Listing:
* START *

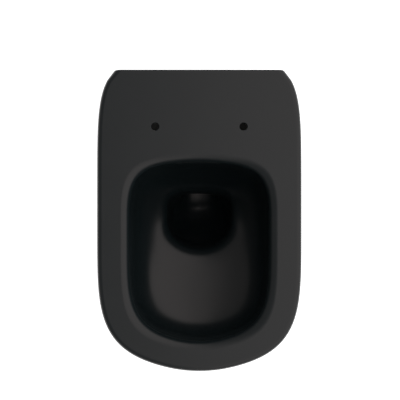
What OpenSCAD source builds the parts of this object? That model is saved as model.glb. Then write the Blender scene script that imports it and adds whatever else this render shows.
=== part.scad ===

* END *
* START *

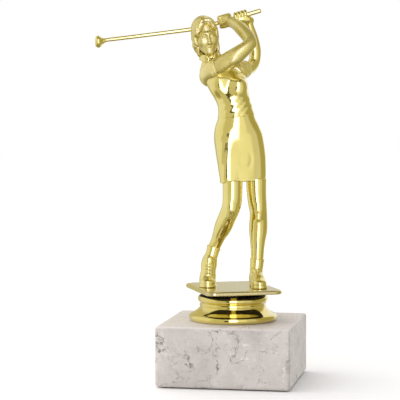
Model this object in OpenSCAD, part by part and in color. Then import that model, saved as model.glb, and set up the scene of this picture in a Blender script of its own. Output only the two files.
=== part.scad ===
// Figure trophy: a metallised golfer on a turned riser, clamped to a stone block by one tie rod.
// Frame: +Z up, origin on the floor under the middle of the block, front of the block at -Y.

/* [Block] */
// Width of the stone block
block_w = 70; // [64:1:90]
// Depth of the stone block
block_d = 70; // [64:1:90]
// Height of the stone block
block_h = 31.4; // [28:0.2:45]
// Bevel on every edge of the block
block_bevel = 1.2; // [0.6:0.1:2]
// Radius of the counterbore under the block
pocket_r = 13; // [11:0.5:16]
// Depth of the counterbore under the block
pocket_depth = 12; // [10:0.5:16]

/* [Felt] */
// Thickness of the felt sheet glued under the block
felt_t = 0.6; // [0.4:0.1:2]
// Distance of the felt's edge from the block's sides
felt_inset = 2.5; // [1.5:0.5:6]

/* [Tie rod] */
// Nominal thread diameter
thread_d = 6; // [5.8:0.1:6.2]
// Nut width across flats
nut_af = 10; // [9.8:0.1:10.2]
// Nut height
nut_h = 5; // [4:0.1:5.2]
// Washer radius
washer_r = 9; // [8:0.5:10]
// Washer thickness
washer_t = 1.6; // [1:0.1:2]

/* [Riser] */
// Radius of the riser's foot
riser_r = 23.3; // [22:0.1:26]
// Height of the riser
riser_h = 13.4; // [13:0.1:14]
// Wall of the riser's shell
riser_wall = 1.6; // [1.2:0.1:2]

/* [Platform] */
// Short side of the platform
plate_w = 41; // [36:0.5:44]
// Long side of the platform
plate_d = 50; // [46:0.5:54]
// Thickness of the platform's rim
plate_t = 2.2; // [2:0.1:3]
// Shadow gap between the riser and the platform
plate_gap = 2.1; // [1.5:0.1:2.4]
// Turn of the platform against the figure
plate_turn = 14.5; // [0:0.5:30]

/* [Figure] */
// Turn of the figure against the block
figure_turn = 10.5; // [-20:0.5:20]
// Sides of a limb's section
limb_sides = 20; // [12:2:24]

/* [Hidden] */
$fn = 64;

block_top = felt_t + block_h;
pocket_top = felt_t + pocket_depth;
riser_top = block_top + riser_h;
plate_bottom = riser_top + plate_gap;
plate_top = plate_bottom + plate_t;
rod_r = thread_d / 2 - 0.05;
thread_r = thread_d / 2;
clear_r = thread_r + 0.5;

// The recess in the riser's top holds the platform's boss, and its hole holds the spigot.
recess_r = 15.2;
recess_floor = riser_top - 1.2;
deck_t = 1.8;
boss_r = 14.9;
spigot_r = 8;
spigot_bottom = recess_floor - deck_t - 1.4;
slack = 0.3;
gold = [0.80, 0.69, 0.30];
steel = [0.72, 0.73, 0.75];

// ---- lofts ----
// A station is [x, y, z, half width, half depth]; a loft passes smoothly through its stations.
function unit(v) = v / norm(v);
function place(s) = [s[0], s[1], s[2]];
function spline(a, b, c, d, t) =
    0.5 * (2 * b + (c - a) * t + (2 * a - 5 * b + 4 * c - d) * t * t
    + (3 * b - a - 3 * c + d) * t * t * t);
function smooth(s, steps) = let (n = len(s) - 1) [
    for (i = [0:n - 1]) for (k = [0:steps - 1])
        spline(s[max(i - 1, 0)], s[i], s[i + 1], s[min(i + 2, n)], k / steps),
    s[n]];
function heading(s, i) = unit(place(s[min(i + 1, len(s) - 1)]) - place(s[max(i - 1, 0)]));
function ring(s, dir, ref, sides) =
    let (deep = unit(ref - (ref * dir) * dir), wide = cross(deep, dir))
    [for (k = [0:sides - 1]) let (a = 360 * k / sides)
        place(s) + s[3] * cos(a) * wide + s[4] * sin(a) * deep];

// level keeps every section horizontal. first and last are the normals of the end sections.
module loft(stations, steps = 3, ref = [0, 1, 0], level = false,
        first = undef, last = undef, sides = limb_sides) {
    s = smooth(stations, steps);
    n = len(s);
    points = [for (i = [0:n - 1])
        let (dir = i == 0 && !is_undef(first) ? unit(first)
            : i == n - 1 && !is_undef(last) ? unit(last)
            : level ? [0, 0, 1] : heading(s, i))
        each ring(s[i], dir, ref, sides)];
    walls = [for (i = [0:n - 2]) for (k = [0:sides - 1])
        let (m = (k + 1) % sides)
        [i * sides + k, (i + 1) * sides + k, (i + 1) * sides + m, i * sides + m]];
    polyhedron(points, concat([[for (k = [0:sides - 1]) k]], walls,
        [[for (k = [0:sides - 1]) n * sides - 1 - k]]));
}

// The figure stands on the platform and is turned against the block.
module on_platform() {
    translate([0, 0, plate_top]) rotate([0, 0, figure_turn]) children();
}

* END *

Written request:
Pick each line holding the word "model" out of the data and copy it.

Completed exercise:
What OpenSCAD source builds the parts of this object? That model is saved as model.glb. Then write the Blender scene script that imports it and adds whatever else this render shows.
Model this object in OpenSCAD, part by part and in color. Then import that model, saved as model.glb, and set up the scene of this picture in a Blender script of its own. Output only the two files.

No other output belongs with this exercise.